Electricity theft is a major issue in regions like Karachi, where unauthorized consumption of electricity leads to significant losses for utility companies. This project provides a solution for detecting electricity theft using machine learning models. By analyzing various factors such as electricity usage, voltage fluctuations, and historical data, the system predicts the likelihood of theft.
The machine learning model used in this project is a Random Forest Classifier. This model was chosen due to its ability to handle complex data with multiple features and its robustness in classification tasks.
-
SMOTE (Synthetic Minority Over-sampling Technique): Used to handle class imbalance in the dataset. It generates synthetic samples for the underrepresented class (theft) to improve model performance.
-
Grid Search for Hyperparameter Tuning: The model was fine-tuned using
GridSearchCV
, which optimizes the hyperparameters of the Random Forest classifier to find the best-performing configuration. Key hyperparameters tuned include:n_estimators
: The number of trees in the forest (100, 200, 300).max_depth
: The maximum depth of the trees (None, 10, 20).min_samples_split
: The minimum number of samples required to split an internal node (2, 5, 10).

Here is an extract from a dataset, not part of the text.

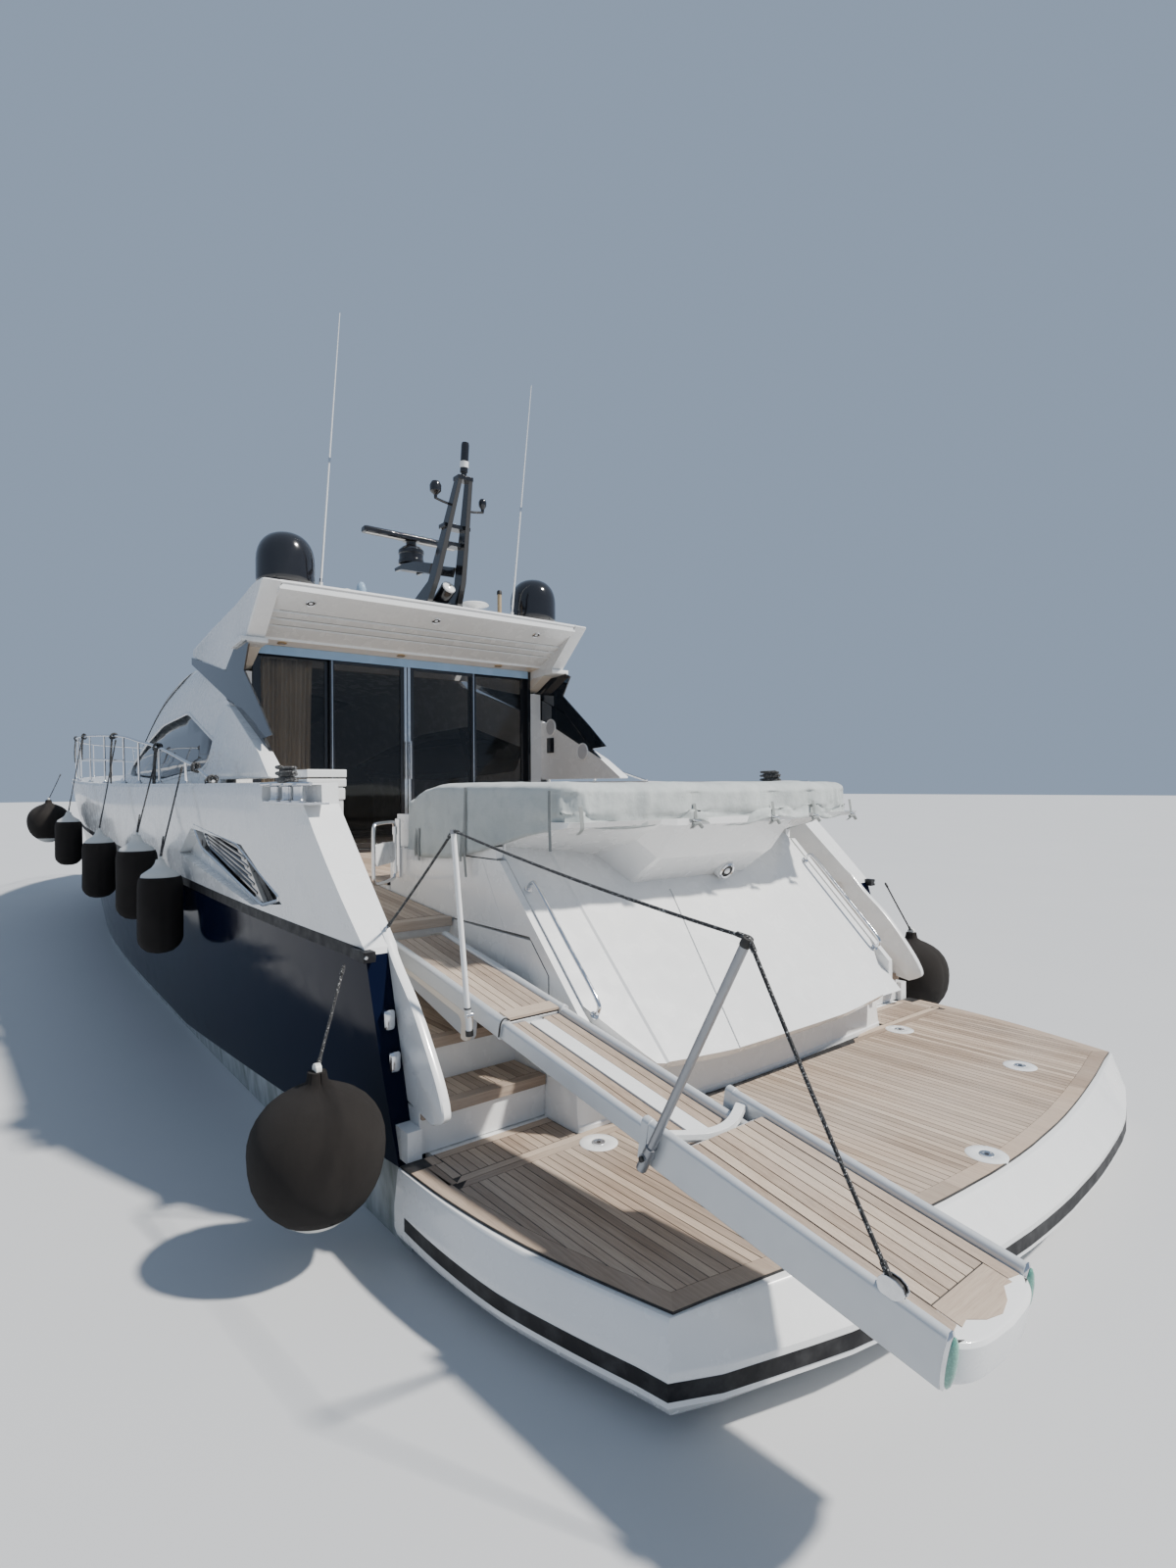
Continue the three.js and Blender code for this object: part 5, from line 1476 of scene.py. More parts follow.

The model is part of a pipeline that includes:
- Standard Scaling: Scales input features to standardize the dataset.
- Random Forest Classifier: A robust classification model to predict the likelihood of electricity theft.
- Install Dependencies:
Before running the Streamlit app, make sure to install all necessary dependencies. You can do this by running the following command:
pip install -r requirements.txt
- Run the Streamlit App: Once the dependencies are installed, you can run the Streamlit app using the following command:
streamlit run app.py
This will launch the app in your web browser, typically at http://localhost:8501.